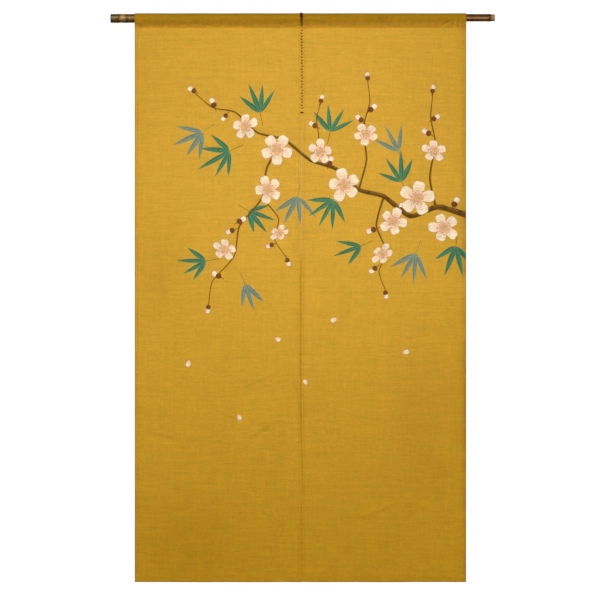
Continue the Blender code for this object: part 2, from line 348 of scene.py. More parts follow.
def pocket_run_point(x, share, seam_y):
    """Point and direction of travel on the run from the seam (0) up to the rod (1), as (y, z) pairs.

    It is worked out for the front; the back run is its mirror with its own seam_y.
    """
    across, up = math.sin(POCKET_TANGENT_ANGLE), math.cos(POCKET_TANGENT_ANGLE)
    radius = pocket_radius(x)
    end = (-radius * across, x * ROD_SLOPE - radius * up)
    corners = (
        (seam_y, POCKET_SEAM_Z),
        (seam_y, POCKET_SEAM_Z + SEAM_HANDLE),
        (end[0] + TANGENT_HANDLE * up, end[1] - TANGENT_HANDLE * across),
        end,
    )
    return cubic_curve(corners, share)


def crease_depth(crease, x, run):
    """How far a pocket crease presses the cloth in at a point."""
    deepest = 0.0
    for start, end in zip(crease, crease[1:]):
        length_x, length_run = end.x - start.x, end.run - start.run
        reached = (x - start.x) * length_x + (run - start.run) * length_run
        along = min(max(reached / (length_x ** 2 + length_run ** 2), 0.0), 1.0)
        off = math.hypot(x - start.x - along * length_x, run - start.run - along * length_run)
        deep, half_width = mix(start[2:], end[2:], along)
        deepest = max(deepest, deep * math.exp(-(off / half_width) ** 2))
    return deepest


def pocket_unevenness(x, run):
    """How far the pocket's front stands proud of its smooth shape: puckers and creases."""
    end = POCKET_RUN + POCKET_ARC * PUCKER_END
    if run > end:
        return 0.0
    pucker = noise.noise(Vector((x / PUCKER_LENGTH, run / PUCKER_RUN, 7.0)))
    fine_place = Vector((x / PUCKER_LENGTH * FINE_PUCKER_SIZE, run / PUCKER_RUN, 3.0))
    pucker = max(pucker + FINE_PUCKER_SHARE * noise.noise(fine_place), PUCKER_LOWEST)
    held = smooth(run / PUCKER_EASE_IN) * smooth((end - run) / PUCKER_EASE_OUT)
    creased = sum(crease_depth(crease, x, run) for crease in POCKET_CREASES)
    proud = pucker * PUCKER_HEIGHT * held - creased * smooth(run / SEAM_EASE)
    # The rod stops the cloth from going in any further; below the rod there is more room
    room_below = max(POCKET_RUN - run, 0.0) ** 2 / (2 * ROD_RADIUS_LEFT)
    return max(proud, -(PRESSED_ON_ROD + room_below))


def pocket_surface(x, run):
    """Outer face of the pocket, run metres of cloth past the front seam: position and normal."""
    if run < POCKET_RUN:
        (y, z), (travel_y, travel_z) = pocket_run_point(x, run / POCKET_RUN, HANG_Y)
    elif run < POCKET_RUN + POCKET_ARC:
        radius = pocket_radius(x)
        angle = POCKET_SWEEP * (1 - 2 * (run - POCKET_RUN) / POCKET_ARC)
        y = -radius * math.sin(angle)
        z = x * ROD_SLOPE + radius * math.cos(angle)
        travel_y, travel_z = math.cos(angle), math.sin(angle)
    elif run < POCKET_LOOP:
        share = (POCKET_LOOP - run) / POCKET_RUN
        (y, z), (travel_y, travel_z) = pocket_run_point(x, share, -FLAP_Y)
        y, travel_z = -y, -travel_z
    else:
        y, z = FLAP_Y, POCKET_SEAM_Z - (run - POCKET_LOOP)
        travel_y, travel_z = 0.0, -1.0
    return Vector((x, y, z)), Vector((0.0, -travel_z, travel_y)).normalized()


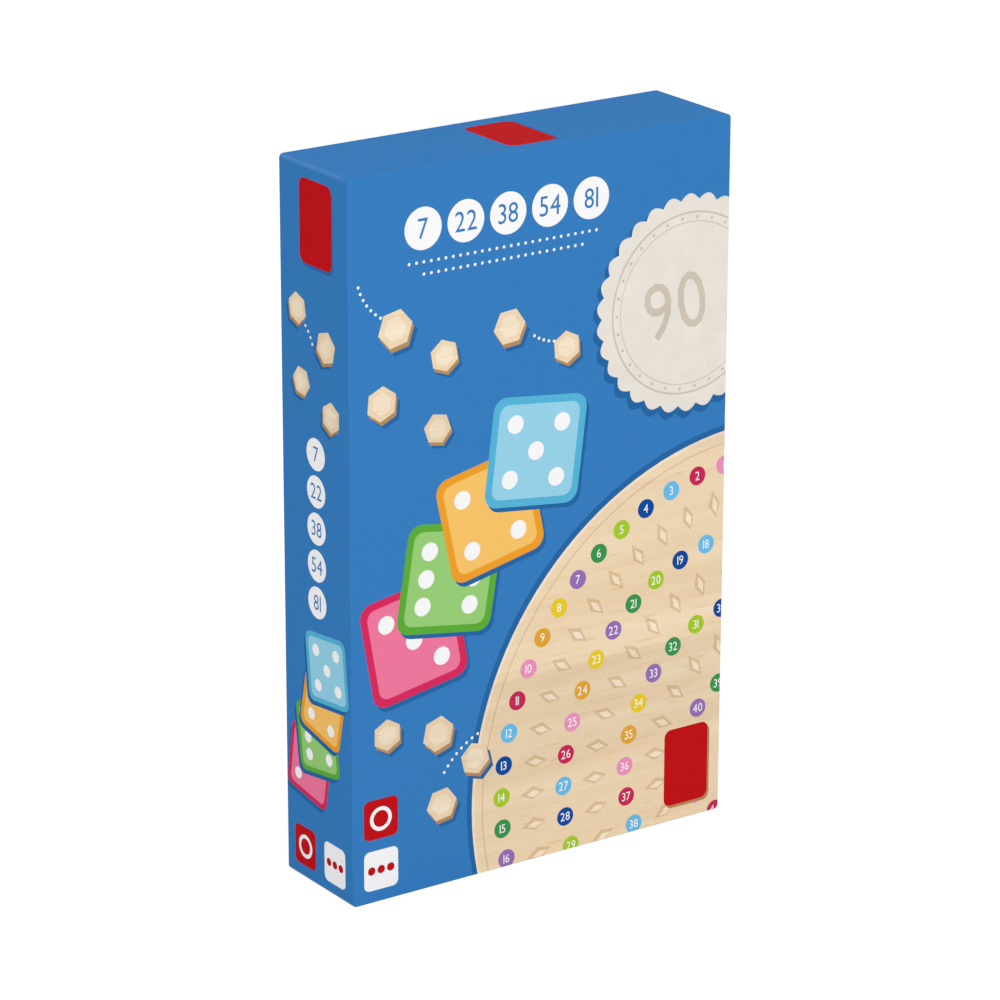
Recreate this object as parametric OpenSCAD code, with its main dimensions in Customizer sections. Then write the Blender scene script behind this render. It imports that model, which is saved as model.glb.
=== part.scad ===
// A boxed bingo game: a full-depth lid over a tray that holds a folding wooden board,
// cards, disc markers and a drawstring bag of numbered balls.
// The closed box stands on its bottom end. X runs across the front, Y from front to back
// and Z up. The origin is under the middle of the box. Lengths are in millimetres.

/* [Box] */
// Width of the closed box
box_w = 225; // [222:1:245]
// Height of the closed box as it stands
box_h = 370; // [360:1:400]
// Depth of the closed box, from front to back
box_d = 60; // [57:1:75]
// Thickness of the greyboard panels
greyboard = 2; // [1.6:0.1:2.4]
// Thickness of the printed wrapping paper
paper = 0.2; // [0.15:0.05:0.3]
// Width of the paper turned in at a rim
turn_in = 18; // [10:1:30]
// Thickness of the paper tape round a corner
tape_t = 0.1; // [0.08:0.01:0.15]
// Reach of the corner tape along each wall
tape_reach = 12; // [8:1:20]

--

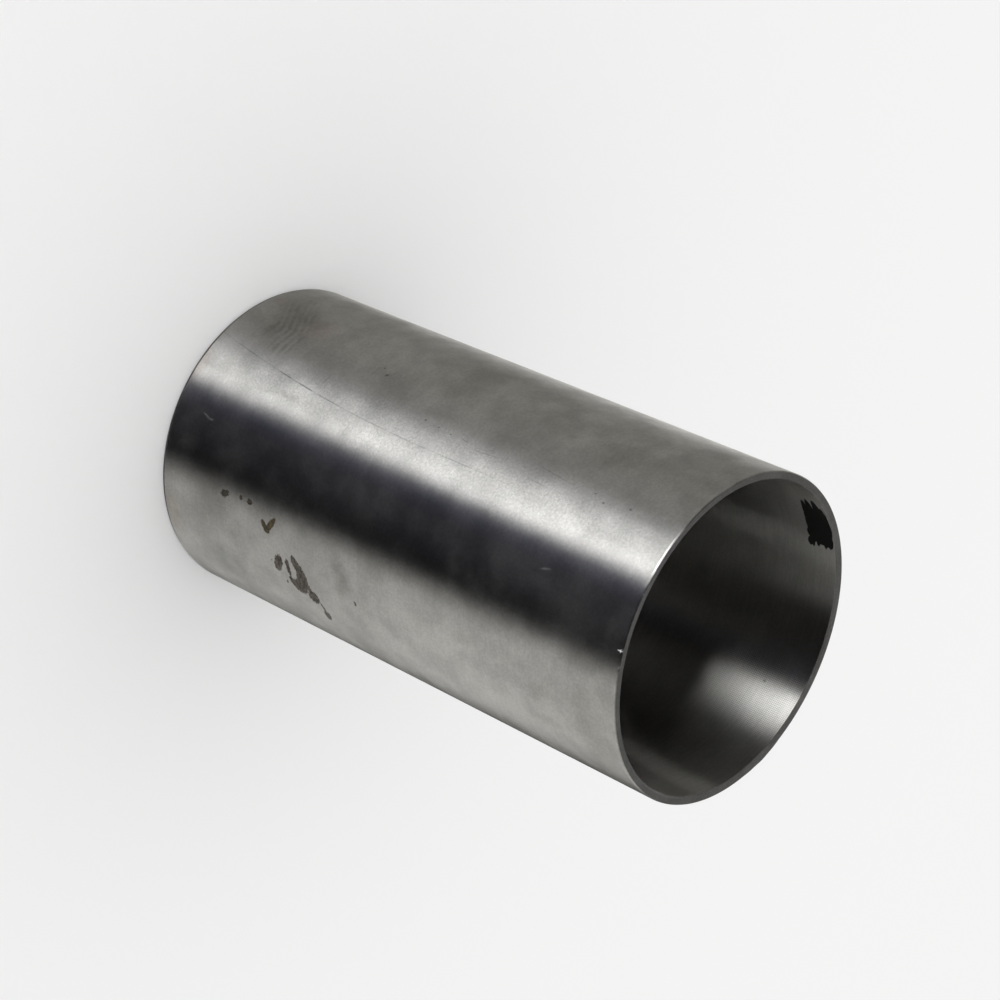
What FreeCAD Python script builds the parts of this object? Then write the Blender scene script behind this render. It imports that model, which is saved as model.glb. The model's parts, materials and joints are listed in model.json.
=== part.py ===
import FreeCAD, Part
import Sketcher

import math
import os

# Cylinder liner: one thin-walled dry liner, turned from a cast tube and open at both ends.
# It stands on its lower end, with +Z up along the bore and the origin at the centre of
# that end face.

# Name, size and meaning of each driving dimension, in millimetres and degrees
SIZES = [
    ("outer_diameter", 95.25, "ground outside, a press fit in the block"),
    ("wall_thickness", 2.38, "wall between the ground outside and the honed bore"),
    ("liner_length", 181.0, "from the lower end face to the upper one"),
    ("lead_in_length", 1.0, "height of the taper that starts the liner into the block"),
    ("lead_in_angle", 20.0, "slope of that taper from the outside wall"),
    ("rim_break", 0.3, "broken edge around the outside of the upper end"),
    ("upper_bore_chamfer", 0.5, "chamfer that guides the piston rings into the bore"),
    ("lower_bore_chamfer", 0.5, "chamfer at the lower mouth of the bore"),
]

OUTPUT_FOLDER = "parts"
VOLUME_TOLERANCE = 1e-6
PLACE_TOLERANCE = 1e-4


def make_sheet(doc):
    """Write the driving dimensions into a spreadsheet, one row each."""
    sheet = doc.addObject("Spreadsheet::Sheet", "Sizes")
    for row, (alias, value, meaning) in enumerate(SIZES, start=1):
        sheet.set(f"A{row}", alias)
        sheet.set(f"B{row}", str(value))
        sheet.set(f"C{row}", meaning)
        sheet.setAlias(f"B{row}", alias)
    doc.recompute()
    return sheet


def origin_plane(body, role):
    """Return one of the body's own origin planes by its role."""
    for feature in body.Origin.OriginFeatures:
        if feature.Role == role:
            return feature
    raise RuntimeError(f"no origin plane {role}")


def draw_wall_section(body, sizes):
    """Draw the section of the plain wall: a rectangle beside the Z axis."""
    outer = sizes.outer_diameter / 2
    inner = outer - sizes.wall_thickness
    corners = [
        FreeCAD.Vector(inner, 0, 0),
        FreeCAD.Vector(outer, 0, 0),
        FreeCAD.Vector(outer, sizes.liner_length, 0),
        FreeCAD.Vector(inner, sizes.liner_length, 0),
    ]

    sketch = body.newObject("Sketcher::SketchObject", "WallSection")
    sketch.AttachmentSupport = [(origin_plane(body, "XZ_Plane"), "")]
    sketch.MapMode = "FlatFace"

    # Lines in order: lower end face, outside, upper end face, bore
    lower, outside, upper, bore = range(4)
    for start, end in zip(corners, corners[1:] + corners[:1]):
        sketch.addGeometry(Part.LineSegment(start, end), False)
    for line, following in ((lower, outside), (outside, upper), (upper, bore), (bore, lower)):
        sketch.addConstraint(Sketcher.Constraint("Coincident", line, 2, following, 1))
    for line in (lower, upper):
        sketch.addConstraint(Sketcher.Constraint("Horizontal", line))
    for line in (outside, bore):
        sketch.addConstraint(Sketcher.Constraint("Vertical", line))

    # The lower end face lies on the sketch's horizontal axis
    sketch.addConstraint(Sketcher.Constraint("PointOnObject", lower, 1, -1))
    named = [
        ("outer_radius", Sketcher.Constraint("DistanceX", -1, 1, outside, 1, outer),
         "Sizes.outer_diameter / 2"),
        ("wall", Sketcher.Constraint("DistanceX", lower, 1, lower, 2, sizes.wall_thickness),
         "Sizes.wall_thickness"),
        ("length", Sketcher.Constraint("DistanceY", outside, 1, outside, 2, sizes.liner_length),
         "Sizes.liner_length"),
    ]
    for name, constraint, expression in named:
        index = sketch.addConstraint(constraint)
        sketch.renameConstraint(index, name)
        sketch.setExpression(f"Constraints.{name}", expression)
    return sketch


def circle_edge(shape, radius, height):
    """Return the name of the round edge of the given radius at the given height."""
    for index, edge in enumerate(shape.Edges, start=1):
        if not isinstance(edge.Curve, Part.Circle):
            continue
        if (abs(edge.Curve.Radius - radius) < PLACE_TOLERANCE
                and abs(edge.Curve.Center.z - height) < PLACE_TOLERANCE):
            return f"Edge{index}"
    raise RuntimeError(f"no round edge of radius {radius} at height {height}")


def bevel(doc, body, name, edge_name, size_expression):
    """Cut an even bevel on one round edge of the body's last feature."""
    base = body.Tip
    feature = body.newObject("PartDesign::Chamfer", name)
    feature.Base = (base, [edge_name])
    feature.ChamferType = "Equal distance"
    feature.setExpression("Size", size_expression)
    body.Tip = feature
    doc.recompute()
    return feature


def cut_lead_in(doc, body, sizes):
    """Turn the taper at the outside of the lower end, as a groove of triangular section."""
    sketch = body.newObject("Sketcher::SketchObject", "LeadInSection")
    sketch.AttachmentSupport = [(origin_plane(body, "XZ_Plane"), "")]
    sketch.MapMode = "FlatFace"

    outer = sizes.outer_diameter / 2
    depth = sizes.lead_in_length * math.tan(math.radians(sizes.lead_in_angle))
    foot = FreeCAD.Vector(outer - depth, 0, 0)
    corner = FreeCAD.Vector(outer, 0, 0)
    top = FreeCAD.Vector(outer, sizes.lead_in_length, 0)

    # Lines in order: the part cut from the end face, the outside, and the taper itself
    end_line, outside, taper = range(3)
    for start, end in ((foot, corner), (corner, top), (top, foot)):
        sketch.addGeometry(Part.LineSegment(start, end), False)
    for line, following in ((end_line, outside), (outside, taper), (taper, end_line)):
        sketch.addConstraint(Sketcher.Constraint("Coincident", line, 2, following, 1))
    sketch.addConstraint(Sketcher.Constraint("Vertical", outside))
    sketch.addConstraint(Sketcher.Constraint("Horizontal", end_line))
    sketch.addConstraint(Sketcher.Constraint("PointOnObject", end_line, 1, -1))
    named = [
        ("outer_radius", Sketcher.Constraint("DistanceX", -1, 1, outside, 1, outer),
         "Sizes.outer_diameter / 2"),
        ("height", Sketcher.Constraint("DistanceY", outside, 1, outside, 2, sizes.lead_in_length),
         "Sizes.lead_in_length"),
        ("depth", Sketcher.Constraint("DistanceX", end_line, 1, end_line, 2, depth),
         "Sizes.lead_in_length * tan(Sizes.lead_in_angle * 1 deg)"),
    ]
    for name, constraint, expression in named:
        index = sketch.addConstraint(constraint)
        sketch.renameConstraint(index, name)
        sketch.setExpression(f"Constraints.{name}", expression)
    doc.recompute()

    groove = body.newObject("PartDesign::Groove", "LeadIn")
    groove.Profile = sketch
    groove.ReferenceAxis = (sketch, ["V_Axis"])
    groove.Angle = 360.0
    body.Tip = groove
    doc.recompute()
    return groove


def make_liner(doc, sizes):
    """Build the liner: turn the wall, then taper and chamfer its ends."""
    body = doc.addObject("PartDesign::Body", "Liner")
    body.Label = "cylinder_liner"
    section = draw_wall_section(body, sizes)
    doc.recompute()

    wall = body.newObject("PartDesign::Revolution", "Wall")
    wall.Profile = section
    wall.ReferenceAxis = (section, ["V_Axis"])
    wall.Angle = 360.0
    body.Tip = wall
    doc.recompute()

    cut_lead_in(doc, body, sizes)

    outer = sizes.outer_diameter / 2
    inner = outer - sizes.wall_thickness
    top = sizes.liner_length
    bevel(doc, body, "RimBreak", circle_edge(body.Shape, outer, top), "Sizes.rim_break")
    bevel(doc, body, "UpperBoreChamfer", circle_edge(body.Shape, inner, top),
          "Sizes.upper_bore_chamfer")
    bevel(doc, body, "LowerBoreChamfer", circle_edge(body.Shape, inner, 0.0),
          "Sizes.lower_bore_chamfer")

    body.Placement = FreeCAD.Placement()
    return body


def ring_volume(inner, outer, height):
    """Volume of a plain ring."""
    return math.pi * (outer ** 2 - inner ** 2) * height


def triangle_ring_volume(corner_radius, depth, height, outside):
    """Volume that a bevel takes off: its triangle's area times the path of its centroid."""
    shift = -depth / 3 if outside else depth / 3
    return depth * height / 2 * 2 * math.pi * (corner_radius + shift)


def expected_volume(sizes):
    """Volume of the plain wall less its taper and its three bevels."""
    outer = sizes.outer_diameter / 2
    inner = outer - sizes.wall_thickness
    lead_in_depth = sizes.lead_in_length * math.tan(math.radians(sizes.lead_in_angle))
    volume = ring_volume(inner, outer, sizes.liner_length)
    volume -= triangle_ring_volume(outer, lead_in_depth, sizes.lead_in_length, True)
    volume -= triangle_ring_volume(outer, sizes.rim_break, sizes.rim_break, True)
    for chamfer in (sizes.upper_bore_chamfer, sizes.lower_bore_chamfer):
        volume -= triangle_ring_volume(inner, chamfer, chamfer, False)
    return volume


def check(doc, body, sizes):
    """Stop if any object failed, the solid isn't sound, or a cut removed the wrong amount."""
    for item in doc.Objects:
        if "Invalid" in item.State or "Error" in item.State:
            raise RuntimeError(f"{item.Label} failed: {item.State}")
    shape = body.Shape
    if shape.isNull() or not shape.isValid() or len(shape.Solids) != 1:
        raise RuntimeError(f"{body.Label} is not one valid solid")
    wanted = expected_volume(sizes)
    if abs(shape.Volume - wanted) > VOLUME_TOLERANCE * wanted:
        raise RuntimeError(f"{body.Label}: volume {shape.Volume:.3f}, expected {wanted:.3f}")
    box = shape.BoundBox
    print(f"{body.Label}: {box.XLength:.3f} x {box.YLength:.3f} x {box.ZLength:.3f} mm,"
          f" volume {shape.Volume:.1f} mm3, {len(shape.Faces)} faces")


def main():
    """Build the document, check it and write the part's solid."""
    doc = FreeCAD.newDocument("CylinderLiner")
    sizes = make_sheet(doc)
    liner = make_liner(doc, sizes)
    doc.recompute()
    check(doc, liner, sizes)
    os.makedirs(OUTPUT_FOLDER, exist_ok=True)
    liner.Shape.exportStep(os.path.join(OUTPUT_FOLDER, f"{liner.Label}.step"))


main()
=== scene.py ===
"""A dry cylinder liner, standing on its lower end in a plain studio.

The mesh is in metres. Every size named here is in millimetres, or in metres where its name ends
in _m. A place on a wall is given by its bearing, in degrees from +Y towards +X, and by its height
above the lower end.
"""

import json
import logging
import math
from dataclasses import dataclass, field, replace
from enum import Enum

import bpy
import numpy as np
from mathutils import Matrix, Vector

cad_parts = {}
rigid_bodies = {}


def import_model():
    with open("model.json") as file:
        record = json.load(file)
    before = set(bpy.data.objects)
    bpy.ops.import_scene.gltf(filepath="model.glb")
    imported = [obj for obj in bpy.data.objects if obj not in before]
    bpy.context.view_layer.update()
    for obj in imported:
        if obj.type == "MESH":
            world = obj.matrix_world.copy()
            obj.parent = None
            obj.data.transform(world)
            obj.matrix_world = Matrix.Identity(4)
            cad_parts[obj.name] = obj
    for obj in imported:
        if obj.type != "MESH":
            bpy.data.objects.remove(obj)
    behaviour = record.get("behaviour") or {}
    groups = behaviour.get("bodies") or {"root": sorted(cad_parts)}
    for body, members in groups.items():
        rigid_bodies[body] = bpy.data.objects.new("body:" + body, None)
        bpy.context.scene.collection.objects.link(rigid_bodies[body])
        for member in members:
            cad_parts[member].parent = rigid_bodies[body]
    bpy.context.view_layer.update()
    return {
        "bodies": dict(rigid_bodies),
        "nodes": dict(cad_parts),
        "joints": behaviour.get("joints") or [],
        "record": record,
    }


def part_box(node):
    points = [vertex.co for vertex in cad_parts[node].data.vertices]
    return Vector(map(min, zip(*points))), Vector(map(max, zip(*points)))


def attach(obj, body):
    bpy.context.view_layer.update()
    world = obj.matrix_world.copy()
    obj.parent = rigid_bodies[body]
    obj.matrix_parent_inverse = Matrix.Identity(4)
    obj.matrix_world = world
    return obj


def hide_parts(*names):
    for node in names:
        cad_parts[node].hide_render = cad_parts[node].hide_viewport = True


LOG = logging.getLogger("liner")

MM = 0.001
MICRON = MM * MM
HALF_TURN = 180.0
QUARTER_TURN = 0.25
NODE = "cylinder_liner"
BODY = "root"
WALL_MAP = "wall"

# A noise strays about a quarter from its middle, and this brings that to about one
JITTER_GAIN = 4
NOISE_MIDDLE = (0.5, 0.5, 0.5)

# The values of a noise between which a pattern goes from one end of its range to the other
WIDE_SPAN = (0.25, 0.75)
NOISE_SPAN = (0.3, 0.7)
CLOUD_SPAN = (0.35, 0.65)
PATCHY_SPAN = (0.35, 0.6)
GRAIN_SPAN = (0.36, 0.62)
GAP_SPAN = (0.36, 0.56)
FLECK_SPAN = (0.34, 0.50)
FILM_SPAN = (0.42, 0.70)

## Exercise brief
From the listing above, output exactly the run of lines that starts with the line containing "check(doc, liner, sizes)" and ends with the line containing "record = json.load(file)".

## Output below
    check(doc, liner, sizes)
    os.makedirs(OUTPUT_FOLDER, exist_ok=True)
    liner.Shape.exportStep(os.path.join(OUTPUT_FOLDER, f"{liner.Label}.step"))


main()
=== scene.py ===
"""A dry cylinder liner, standing on its lower end in a plain studio.

The mesh is in metres. Every size named here is in millimetres, or in metres where its name ends
in _m. A place on a wall is given by its bearing, in degrees from +Y towards +X, and by its height
above the lower end.
"""

import json
import logging
import math
from dataclasses import dataclass, field, replace
from enum import Enum

import bpy
import numpy as np
from mathutils import Matrix, Vector

cad_parts = {}
rigid_bodies = {}


def import_model():
    with open("model.json") as file:
        record = json.load(file)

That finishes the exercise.